Every line of the data must be copied exactly.
━━━━━━━━━━━━━━━━━━━━
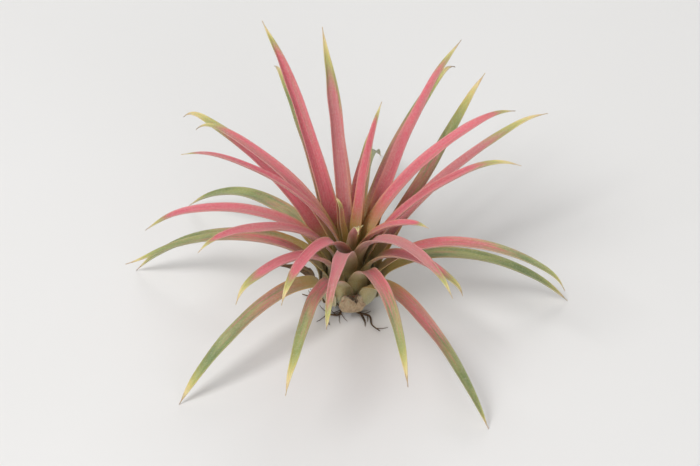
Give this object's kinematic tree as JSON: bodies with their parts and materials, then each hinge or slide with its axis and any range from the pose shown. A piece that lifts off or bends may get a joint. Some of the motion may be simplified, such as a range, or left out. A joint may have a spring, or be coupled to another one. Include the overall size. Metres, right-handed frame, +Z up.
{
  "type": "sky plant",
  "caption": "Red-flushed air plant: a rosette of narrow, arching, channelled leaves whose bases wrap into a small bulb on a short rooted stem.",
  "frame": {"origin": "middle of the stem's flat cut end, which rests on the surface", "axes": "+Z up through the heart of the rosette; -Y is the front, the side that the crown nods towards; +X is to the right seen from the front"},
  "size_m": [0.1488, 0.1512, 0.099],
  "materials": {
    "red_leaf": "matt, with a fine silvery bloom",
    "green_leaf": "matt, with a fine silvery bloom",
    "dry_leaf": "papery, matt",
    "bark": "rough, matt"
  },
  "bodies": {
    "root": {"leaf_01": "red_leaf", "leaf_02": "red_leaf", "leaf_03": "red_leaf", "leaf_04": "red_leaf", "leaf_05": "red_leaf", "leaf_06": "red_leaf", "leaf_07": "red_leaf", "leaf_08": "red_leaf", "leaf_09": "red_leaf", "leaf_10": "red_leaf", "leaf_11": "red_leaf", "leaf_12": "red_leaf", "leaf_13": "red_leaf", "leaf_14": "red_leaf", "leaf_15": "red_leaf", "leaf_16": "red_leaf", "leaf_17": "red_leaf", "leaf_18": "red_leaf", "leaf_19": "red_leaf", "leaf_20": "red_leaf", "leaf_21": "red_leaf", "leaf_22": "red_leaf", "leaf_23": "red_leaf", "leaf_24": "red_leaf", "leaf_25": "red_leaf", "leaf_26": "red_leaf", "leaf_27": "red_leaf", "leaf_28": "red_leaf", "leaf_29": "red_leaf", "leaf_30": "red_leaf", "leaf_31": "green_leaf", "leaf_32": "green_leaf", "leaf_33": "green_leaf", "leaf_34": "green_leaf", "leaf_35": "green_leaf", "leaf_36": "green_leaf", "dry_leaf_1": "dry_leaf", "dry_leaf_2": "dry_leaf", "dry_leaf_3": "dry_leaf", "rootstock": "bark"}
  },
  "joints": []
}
━━━━━━━━━━━━━━━━━━━━
▶ _Task answer_:
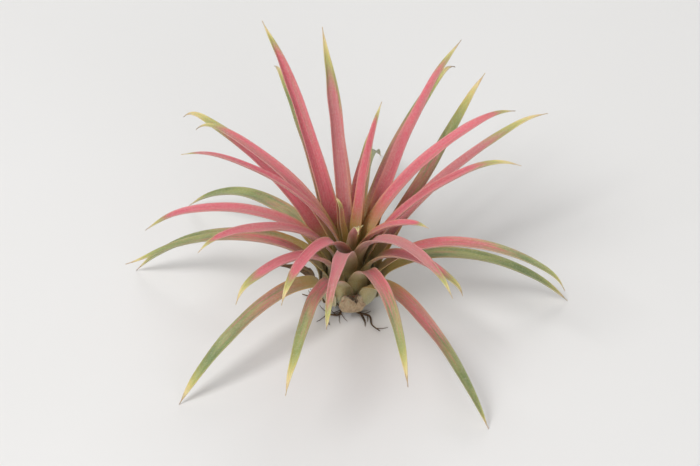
Give this object's kinematic tree as JSON: bodies with their parts and materials, then each hinge or slide with its axis and any range from the pose shown. A piece that lifts off or bends may get a joint. Some of the motion may be simplified, such as a range, or left out. A joint may have a spring, or be coupled to another one. Include the overall size. Metres, right-handed frame, +Z up.
{
  "type": "sky plant",
  "caption": "Red-flushed air plant: a rosette of narrow, arching, channelled leaves whose bases wrap into a small bulb on a short rooted stem.",
  "frame": {"origin": "middle of the stem's flat cut end, which rests on the surface", "axes": "+Z up through the heart of the rosette; -Y is the front, the side that the crown nods towards; +X is to the right seen from the front"},
  "size_m": [0.1488, 0.1512, 0.099],
  "materials": {
    "red_leaf": "matt, with a fine silvery bloom",
    "green_leaf": "matt, with a fine silvery bloom",
    "dry_leaf": "papery, matt",
    "bark": "rough, matt"
  },
  "bodies": {
    "root": {"leaf_01": "red_leaf", "leaf_02": "red_leaf", "leaf_03": "red_leaf", "leaf_04": "red_leaf", "leaf_05": "red_leaf", "leaf_06": "red_leaf", "leaf_07": "red_leaf", "leaf_08": "red_leaf", "leaf_09": "red_leaf", "leaf_10": "red_leaf", "leaf_11": "red_leaf", "leaf_12": "red_leaf", "leaf_13": "red_leaf", "leaf_14": "red_leaf", "leaf_15": "red_leaf", "leaf_16": "red_leaf", "leaf_17": "red_leaf", "leaf_18": "red_leaf", "leaf_19": "red_leaf", "leaf_20": "red_leaf", "leaf_21": "red_leaf", "leaf_22": "red_leaf", "leaf_23": "red_leaf", "leaf_24": "red_leaf", "leaf_25": "red_leaf", "leaf_26": "red_leaf", "leaf_27": "red_leaf", "leaf_28": "red_leaf", "leaf_29": "red_leaf", "leaf_30": "red_leaf", "leaf_31": "green_leaf", "leaf_32": "green_leaf", "leaf_33": "green_leaf", "leaf_34": "green_leaf", "leaf_35": "green_leaf", "leaf_36": "green_leaf", "dry_leaf_1": "dry_leaf", "dry_leaf_2": "dry_leaf", "dry_leaf_3": "dry_leaf", "rootstock": "bark"}
  },
  "joints": []
}